Najnowsze wpisy, strona 4


cze 28 2006 obsession
Komentarze: 5

Pewna znajoma dwudziestka wstydzi sie przyznac, które urodziny z kolei obchodzi. Mojej juz niedługo małoletniej siostrzenicy daja sztura w bok i ksywe stara baba. Ja sama przestalam robic trzy wdechy przed oznajmieniem daty urodzin dopiero po dlugim pobycie poza krajem. Niestety przekroczenie granicy ojczyzny bylo rowne z przejściem na strone koniecznego poczucia winy  z powodu upływu lat.To chanba miec wiecej niz trzydzieści lat, dwadzieścia pięc to droga ku pewnemu upadkowi, dwadzieścia jeden to koniec wieku przyzwoitej dorosłości, siedemnascie to pierwszy krok poza prog młodości, piętnaście to czas by juz obserwowac z niepokojem rosna tkanke tłuszczowa i jej przemiany w cellulitis, dwanaście to pożegnanie beztroski i pierwsze pościgi za przyszłym mezem, osiem to czas pierwszych rachunków sumienia przed załozenienim bialej sukienki, sześć to moment by założyć brzemię powagi w postaci tornistra szkolnego, trzy to eksmisja z wózka spacerowego, dwa to definitywne pożegnanie z miła giętkością smoczka, jeden i pół to  przykre zetknięcie z chłodem nocniczka, rok to nauka częstych upadków, pół to wyrwane z ust  poczucie bezpieczeńswa. Od przeciecia pepowiny obrastamy w czas jak w mech i zamiast cieszyc sie gęstniejacą miekkością rzeczywistości, zbieramy szpile wszystkich głupków, ktorzy starzenie sie uznaja za proces psucia.  

inhale : :
cze 14 2006 nienabrana
Komentarze: 6

Sie stara jak nie wiem.

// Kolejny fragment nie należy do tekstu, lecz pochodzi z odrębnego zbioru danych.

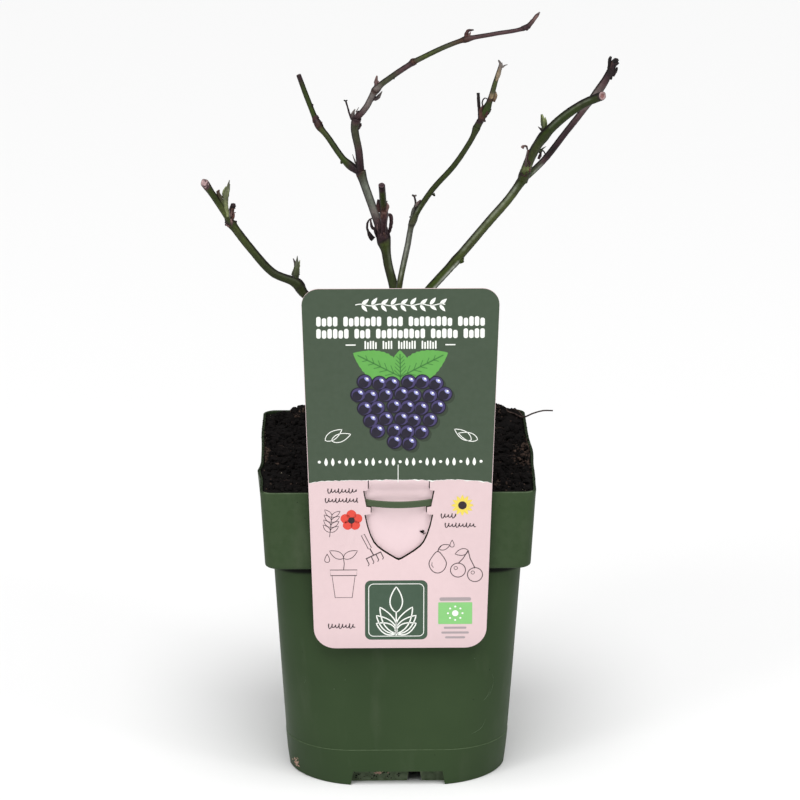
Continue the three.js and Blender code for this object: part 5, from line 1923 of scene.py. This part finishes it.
def make_panel(green, white):
    outline = card_outline(0.04)
    upper = [(x, y) for x, y in outline if y > TONGUE_HINGE]
    edge_x = LABEL_FOOT_WIDTH / 2 + (LABEL_TOP_WIDTH - LABEL_FOOT_WIDTH) / 2 * 0.47 - 0.3
    across = [CARD_SHIFT - edge_x + 2 * edge_x * step / PANEL_STEPS for step in range(PANEL_STEPS + 1)]
    foot = [(x, panel_foot(x)) for x in across]
    print_shapes("green_panel", [[*upper, *foot]], green, 1)
    ragged = []
    for (x0, y0), (x1, y1) in zip(foot, foot[1:]):
        depth = [0.12 + max(0.75 * noise.noise(Vector((x * 0.35, 2, 5))), 0) for x in (x0, x1)]
        ragged.append([(x0, y0 - depth[0]), (x1, y1 - depth[1]), (x1, y1 + 0.02), (x0, y0 + 0.02)])
    print_shapes("torn_edge", ragged, white, 1)
    print_shapes("fold_line", [rounded_tile(-0.3, 12.4, 0.3, 7.6, 0.14)], white, 2)


def make_title_print(white):
    """Plain white ornaments where such cards carry their wording: a leafy garland and bars."""
    shapes = []
    for step in range(9):
        x = -14.5 + step * 3.8
        shapes.append(leaf_outline(x, 82.8, 3.6, 1.5, 52 if step % 2 else 40))
        shapes.append(leaf_outline(x, 82.6, 3.4, 1.4, -40 if step % 2 else -52))
    garland = [(-17 + step, 82.7 + 0.35 * math.sin(step * 0.8)) for step in range(36)]
    shapes.extend(line_shapes(garland, 0.4))
    for y, height, peg, groups in TITLE_ROWS:
        total = sum(groups) * (peg + PEG_GAP) + (len(groups) - 1) * GROUP_GAP - PEG_GAP
        x = CARD_SHIFT - total / 2
        for count in groups:
            for number in range(count):
                lift = 0.3 * height * (number % 3 == 1)
                shapes.append(bar(x + peg / 2, y - lift / 4, peg, height - lift / 2))
                x += peg + PEG_GAP
            x += GROUP_GAP
    for side in (-1, 1):
        shapes.append(bar(CARD_SHIFT + side * 19.5, 66.2, 4, 0.5))
    for step in range(25):
        x = -31.4 + step * 2.66
        leaf = leaf_outline(x, 17.4 - 3.4 / 2, 3.4, 1.35, 90)
        shapes.append(leaf if step % 3 else disc(x, 17.4, 0.62, 14))
    for x, heading in ((-29, 35), (-26.5, 20), (28.5, 145), (31, 160)):
        shapes.extend(loop_shapes(leaf_outline(x, 25 + abs(x) * 0.05, 8, 3.4, heading), 0.32))
    print_shapes("white_ornaments", shapes, white, 2)


def make_fruit_print(inks):
    """A hanging bunch of plain round berries under three leaves."""
    berries = []
    for y, count, shift in BERRY_ROWS:
        for place in range(count):
            x = CARD_SHIFT + shift + (place - (count - 1) / 2) * BERRY_SPACING
            berries.append((x + 0.5 * math.sin(y + place * 2.3), y + 0.5 * math.cos(place * 1.7 + y)))
    shadows = [disc(x + 0.9, y - 0.9, BERRY_RADIUS) for x, y in berries]
    print_shapes("berry_shadows", shadows, inks["shadow"], 2)
    leaves = [leaf_outline(0.6, 53, 21, 12, heading, 22, 0.05) for heading in (152, 28)]
    print_shapes("leaf_blades", leaves, inks["leaf"], 2.4)
    print_shapes("middle_leaf", [leaf_outline(0.6, 51.5, 12.5, 8, 91, 18, 0.05)], inks["leaf"], 3)
    veins = []
    for heading, length in ((152, 19), (28, 19), (91, 11)):
        turn = math.radians(heading)
        foot = Vector((0.6, 53 if heading != 91 else 51.5))
        along = Vector((math.cos(turn), math.sin(turn)))
        veins.extend(line_shapes([foot, foot + along * length], 0.45))
        for step in range(1, 6):
            start = foot + along * (length * step / 6.5)
            for lean in (-42, 42):
                turn_vein = math.radians(heading + lean)
                tip = start + Vector((math.cos(turn_vein), math.sin(turn_vein))) * (3.9 - 0.35 * step)
                veins.extend(line_shapes([start, tip], 0.28))
    print_shapes("leaf_veins", veins, inks["vein"], 4)
    for layer, (name, tint, right, up, share, *form) in enumerate(BERRY_LAYERS, 5):
        discs = [disc(x + right, y + up, BERRY_RADIUS * share, *form) for x, y in berries]
        print_shapes(name, discs, inks[tint], layer)


def make_garden_print(inks):
    """Simple garden drawings on the pink half of the card."""
    lines = []
    for squiggle in SQUIGGLES:
        lines.extend(wave_lines(*squiggle))
    lines.extend(sprig_lines(-27.5, -14.5, 84, 0.9))
    lines.extend(rake_lines(-11.5, -20.5))
    lines.extend(seedling_pot_lines(-22, -36))
    lines.extend(pear_lines(15.5, -25.5, 4.4))
    lines.extend(cherry_lines(27, -26.5))
    lines.extend(drop_lines(-28.5, -23.5, 2.6))
    lines.extend(drop_lines(21.2, -17.5, 2.2))
    print_shapes("garden_drawings", lines, inks["pencil"], 1)
    petals = [disc(*spot, 1.95, 22) for spot, _ in wheel(*RED_FLOWER, 2.5, 5, 90)]
    print_shapes("red_petals", petals, inks["red"], 2)
    print_shapes("red_flower_heart", [disc(*RED_FLOWER, 1.35, 20)], inks["black"], 3)
    rays = [
        leaf_outline(*spot, 3.1, 1.4, math.degrees(turn), 8)
        for spot, turn in wheel(*YELLOW_FLOWER, 1.4, 12)
    ]
    print_shapes("yellow_rays", rays, inks["yellow"], 2)
    print_shapes("yellow_flower_heart", [disc(*YELLOW_FLOWER, 1.7, 22)], inks["black"], 3)
    make_dark_tile(inks)
    print_shapes("light_tile", [rounded_tile(*LIGHT_TILE, 13.6, 9.4, 0.3)], inks["light green"], 1)
    dots = [disc(*spot, 0.42, 10) for spot, _ in wheel(*LIGHT_TILE, 2.9, 8)]
    dots.append(disc(*LIGHT_TILE, 1.3, 20))
    print_shapes("light_tile_daisy", dots, inks["white"], 2)
    notes = [bar(LIGHT_TILE[0], y, width, height) for y, width, height in NOTES]
    print_shapes("grey_bars", notes, inks["grey"], 1)


def wheel(x, y, radius, count, start=0):
    """Spots evenly round a middle, each with its angle."""
    angles = [math.radians(start + 360 // count * number) for number in range(count)]
    return [((x + radius * math.cos(a), y + radius * math.sin(a)), a) for a in angles]


def make_dark_tile(inks):
    """A leafy sprig in a frame on a dark tile."""
    x, y = DARK_TILE
    print_shapes("dark_tile", [rounded_tile(x, y, 25, 25.6, 2.4)], inks["tile"], 1)
    leaves = [
        leaf_outline(x, y - 10, 9 + 2 * row, 4.6, 90 + side * (62 - 16 * row), 16)
        for row in range(3) for side in (-1, 1)
    ]
    leaves.append(leaf_outline(x, y - 1, 11, 5, 90, 16))
    lines = [quad for leaf in leaves for quad in loop_shapes(leaf, 0.5)]
    lines.extend(line_shapes([(x, y - 11), (x, y - 1)], 0.5))
    lines.extend(loop_shapes(rounded_tile(x, y, 22, 22.6, 2), 0.3))
    print_shapes("dark_tile_sprig", lines, inks["white"], 2)


def sprig_lines(x, y, heading, scale=1.0):
    along = Vector((math.cos(math.radians(heading)), math.sin(math.radians(heading))))
    foot = Vector((x, y))
    lines = line_shapes([foot, foot + along * 11 * scale], 0.28)
    for step in range(1, 5):
        start = foot + along * (2.4 * step * scale)
        for side in (-48, 48):
            leaf = leaf_outline(start.x, start.y, 4.6 * scale, 1.9 * scale, heading + side, 10)
            lines.extend(loop_shapes(leaf, 0.24))
    return lines


def wave_lines(x, y, length, height):
    """A pen squiggle from left to right."""
    steps = round(length * 5)
    path = []
    for step in range(steps + 1):
        swing = math.sin(step * 0.9) * (0.75 + 0.25 * math.sin(step * 0.31))
        path.append((x + length * step / steps + 0.35 * math.sin(step * 0.9 + 1), y + height * swing))
    return line_shapes(path, 0.42)


def rake_lines(x, y):
    """A small hand rake, drawn in outline."""
    handle = [(x - 3.4, y + 6.6), (x - 2.2, y + 7.2), (x + 0.6, y + 1.4), (x - 0.6, y + 0.8)]
    lines = loop_shapes(handle, 0.3)
    lines += line_shapes([(x, y + 1), (x + 1.6, y - 2)], 0.45)
    lines += line_shapes([(x - 1.6, y - 3.4), (x + 4.4, y - 0.4)], 0.45)
    for tine in range(4):
        u, v = x - 1.4 + 1.9 * tine, y - 3.3 + 0.95 * tine
        lines += line_shapes([(u, v), (u + 1.1, v - 2.4), (u + 0.7, v - 3.2)], 0.36)
    return lines


def pear_lines(x, y, size):
    outline = []
    for step in range(36):
        angle = 2 * math.pi * step / 36
        narrow = 1 - 0.42 * smoothstep(-0.2, 1, math.sin(angle))
        outline.append((x + size * 0.8 * narrow * math.cos(angle), y + size * 1.05 * math.sin(angle)))
    lines = loop_shapes(outline, 0.34)
    lines += line_shapes([(x, y + size), (x + 0.4, y + size * 1.35), (x + 1.4, y + size * 1.6)], 0.4)
    lines += loop_shapes(leaf_outline(x + 0.5, y + size * 1.3, 4.6, 2.2, 20, 12), 0.3)
    shine = [(x - size * 0.5, y), (x - size * 0.54, y - 1.3), (x - size * 0.38, y - 2.3)]
    lines += line_shapes(shine, 0.24)
    return lines


def cherry_lines(x, y):
    """Two cherries on their stalks under a leaf, drawn in outline."""
    lines = []
    for side in (-1, 1):
        foot_x = x + side * 3.4
        foot_y = y - 3.4 - side
        lines += loop_shapes(disc(foot_x, foot_y, 3, 30), 0.34)
        lines += loop_shapes(disc(foot_x - 0.9, foot_y + 0.9, 0.7, 10), 0.22)
        stalk = [(foot_x, foot_y + 2.8), (x + side * 1.4, y + 2.6), (x + 0.6, y + 6)]
        lines += line_shapes(stalk, 0.36)
    return lines + loop_shapes(leaf_outline(x + 0.6, y + 6, 5.4, 2.8, 196, 12), 0.3)


def drop_lines(x, y, size):
    outline = []
    for step in range(20):
        angle = 2 * math.pi * step / 20
        pinch = math.sin(angle / 2) ** 1.5
        outline.append((x + size * 0.55 * math.sin(angle) * pinch, y + size * 0.7 * math.cos(angle)))
    return loop_shapes(outline, 0.26)


def seedling_pot_lines(x, y):
    """A flowerpot drawn in outline with a two-leaved seedling."""
    body = [(x - 4.6, y + 5), (x + 4.6, y + 5), (x + 3.4, y - 4.5), (x - 3.4, y - 4.5)]
    rim = [(x - 5.4, y + 7.4), (x + 5.4, y + 7.4), (x + 5.2, y + 5), (x - 5.2, y + 5)]
    lines = loop_shapes(body, 0.3) + loop_shapes(rim, 0.3)
    lines += line_shapes([(x, y + 7.4), (x + 0.3, y + 10), (x, y + 12.6)], 0.3)
    for heading in (30, 150):
        lines += loop_shapes(leaf_outline(x, y + 12.4, 6.4, 3, heading, 12), 0.28)
    return lines


def make_label(dirt):
    inks = {}
    for name, values in INKS.items():
        roughness = GLOSSY_ROUGHNESS if name in GLOSSY_INKS else PLAIN_ROUGHNESS
        inks[name] = ink(f"{name} ink", values, roughness)
    make_card(ink("card", CARD_COLOUR))
    # The tongue's card is painted lighter against the shade it sits in
    make_tongue(ink("lightened tongue card", TONGUE_LIGHTENED_COLOUR), dirt)
    make_panel(inks["panel"], inks["white"])
    make_title_print(inks["white"])
    make_fruit_print(inks)
    make_garden_print(inks)


def main():
    make_stage()
    make_camera()
    make_pot(pot_plastic("pot plastic", POT_SHADES, lit_and_soiled=True))
    # The strap's plastic is painted lighter, as light on its bowed face
    make_bridge(pot_plastic("lightened strap plastic", STRAP_LIT_SHADES))
    dark = soil_matter("moist soil")
    make_soil(dark, soil_matter("brown peat"), soil_matter("pale grit"), soil_matter("root fibre"))
    make_pot_dirt(dark, soil_matter("clay smear"), soil_matter("pale scuff", 0.6))
    make_canes()
    make_label(dark)


main()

Chodzi, drzwi i portfel otwiera, jak nigdy. Moj prywatny piskorz na jeden dzien wynajęty, tak ladnie wije mi sie u stop, aż siłą powstrzymuję sie od rozdeptania. Jednak, juz teraz umiem zafałszowac każdy  uśmiech,starannie udana troska gromadzi mi sie w kącikach ust. Potem cichaczem, wycieram chusteczką niby nos, zbierając przy okazji nieszczerość słow w jej róg.

inhale : :
maj 30 2006 window cleaner
Komentarze: 3

Znikają, jak grzyby bez deszczu, blogi kore kiedyś czytałam z uwagą i uciechą. A przy tej zasikanej pogodzie miałabym ochote sięgnąć po słowa niektórych, teraz nieobecnych. Dlatego odkurzam działalność własna, niech będzie, że zachciało mi sie być nagle dla samej siebie,dawno niewidzianej. Tak, tak, idę teraz do lustra całowac zapomnianą twrzyczkę na dzien dobry i dobranoc.

inhale : :
mar 22 2006 can't get no
Komentarze: 4

Odkrycie zrobiłam, na czym polega problem nie tylko tego pisania, ale ogólnie mój, tzn w ramach życia poza literkowego też. Mianowicie mam kłopoty z fabułą. Żyję obrazkowo, a jakikolwiek ruch czy też łączenie pojedynoczości w wielość a potem całość nie idzie mi w ogóle. Tkwię w stop klatce.    

inhale : :
sty 09 2006 kurcze no
Komentarze: 3

I świat wygląda jak z ostatnich stron "Kociej Kołyski", wszystko w twardym lodzie. Obłoczki spalin coraz bielsze i gestsze. Przez brak sniegu zima wyglada na jakąś niedokończoną, ktoś chlapnął mrozem od niechcenia i mysli ze to wystarczy. A mnie chce się puchu, gwiazdeczek na jezyku, tak, tak, tej swoistej komunii chłodu, najszybsze przemijanie to topniejący śnieg na czubku nosa, i tej lekkości sobie życzę.